Since Hubby is out in dreamland that frees up the airwaves in the house so I can listen to whatever I want.  I don't really feel like listening to anything though.  It's on as background noise for now.  That and the drippy bathtub which I should really get fixed.

So I could go and clean something although I don't want to make too much noise, and I'm tired so I don't really feel like cleaning although it might be easier without someone walking behind you messing it up again.  I could browse the internet although when I do that I just find projects I want to add on the never ending list!  Speaking of the list, I knocked off some projects while Hubby was out of town the other day.  When he is gone I get restless...so I craft.  Some projects came out of no where and turned out great and some didn't turn out so I scrapped them.

This is what my kitchen counter looked like.

I don't know why he hasn't left me either?

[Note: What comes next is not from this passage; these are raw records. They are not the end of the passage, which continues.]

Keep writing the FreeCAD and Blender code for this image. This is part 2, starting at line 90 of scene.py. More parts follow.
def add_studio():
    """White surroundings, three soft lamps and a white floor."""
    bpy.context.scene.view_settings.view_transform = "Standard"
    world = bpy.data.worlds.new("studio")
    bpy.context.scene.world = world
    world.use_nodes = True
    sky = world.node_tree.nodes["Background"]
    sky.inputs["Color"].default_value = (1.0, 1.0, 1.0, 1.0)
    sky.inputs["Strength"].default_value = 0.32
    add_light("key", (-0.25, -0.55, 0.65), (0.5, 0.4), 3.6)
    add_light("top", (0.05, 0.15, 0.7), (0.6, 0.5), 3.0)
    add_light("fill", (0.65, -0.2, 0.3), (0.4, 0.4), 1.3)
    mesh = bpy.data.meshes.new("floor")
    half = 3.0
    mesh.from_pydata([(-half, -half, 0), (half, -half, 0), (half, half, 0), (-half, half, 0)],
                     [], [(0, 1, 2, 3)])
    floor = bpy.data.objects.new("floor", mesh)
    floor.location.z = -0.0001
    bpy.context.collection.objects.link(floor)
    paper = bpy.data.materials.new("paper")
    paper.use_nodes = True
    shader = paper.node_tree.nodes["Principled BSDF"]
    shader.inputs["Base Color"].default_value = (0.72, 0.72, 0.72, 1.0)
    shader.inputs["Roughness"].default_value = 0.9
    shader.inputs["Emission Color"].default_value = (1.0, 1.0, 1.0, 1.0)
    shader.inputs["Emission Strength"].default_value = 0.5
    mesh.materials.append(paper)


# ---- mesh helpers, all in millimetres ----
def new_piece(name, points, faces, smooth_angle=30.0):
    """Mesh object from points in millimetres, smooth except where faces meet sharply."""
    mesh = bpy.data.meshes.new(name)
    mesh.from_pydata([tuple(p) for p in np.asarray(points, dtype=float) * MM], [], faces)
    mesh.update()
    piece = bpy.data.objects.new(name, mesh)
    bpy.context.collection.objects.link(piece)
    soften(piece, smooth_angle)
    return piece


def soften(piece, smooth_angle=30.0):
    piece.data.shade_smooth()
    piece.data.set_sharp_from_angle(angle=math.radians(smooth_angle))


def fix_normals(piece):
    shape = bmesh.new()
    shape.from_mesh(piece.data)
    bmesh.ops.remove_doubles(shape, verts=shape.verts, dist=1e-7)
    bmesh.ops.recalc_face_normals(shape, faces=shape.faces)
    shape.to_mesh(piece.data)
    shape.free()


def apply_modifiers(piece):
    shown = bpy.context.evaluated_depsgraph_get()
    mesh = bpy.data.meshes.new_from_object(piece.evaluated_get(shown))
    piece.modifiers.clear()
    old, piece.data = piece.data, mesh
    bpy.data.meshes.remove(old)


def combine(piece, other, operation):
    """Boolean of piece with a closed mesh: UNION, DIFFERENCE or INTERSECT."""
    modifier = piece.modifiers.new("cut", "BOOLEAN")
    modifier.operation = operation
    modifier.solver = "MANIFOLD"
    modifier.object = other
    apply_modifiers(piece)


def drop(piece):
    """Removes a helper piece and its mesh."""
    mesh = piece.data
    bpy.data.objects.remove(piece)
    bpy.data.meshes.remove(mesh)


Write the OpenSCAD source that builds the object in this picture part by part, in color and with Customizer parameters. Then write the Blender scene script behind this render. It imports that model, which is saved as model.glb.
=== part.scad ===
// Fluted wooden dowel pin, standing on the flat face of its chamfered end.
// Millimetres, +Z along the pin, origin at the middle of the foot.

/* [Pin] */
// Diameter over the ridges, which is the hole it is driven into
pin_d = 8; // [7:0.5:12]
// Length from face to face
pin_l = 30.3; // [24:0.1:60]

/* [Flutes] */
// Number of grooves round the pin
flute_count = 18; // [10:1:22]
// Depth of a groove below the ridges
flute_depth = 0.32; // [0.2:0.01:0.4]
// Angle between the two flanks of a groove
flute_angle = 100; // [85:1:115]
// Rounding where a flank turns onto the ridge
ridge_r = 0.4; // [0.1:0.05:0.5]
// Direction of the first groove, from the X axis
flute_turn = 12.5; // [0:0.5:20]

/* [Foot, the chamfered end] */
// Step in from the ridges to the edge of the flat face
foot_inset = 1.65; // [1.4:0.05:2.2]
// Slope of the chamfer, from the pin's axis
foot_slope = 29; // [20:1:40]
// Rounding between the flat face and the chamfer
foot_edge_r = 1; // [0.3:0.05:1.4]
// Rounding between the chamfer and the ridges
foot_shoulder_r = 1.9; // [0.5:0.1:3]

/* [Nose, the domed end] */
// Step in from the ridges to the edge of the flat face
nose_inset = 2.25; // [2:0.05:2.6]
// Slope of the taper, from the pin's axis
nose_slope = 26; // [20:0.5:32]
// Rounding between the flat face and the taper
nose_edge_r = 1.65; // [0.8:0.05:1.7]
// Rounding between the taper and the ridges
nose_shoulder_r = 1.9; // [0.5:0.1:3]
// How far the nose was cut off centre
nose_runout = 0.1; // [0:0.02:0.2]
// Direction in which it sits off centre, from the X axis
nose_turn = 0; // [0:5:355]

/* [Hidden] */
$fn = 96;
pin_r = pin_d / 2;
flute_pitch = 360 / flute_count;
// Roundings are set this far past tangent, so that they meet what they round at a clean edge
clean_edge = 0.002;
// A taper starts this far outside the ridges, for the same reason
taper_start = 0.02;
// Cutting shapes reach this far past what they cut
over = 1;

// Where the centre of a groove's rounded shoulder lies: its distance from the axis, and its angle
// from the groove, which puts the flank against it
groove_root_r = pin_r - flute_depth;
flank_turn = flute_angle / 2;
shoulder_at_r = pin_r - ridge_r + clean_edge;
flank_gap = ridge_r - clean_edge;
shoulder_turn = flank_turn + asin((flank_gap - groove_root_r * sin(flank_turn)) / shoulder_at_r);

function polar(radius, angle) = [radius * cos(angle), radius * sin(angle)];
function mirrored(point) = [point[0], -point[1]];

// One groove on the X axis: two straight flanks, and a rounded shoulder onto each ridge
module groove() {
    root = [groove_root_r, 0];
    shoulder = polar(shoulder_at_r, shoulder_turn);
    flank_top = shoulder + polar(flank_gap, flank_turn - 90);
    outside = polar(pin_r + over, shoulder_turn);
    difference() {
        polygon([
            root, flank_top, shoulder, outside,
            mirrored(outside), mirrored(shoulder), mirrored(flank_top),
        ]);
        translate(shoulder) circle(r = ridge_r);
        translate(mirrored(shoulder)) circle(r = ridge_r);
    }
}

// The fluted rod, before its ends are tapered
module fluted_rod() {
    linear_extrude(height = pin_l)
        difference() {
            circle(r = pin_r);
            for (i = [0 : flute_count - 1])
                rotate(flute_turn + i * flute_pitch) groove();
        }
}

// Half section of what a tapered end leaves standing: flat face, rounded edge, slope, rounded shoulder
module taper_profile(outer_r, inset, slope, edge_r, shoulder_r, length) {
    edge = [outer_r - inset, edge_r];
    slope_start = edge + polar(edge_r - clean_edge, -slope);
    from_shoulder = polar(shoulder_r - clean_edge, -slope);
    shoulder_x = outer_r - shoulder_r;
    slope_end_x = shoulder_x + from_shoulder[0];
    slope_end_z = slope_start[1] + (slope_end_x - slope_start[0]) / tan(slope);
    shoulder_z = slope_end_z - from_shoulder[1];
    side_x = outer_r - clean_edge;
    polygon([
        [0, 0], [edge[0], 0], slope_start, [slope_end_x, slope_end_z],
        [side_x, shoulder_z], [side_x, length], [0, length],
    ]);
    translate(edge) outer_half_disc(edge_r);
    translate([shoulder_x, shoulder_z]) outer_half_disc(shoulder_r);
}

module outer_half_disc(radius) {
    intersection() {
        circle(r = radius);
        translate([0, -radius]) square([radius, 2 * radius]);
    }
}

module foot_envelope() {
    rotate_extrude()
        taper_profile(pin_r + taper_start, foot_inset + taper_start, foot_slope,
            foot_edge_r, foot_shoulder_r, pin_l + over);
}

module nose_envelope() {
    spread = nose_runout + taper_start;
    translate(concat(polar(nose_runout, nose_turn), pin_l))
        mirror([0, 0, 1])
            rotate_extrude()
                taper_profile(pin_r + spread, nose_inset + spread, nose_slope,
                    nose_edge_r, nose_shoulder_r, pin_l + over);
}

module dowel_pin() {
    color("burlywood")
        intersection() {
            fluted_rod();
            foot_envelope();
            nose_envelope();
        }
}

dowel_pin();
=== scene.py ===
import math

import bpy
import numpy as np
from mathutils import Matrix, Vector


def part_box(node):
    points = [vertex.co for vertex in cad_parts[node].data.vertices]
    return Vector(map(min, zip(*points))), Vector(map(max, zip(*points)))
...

I know you all feel bad for my poor Hubby now huh?  I had every intention of cleaning it all up before he got home but I just didn't get to it.  Part of it was that I was in the zone and the other part was that I was to sick to care.  

I was amazed that he didn't say anything when he got home.  I think he realized that it's just better not to hassle me while I'm in the zone.  Kind of like how you shouldn't take a bone from a dog.  I think he might have been afraid that I was going to bite him.  

Still sitting here.  The cursor blinking at me.  I think that it would probably be a good idea to call it a night and get some shut eye.  Or possibly browse the web some more.  Who knows.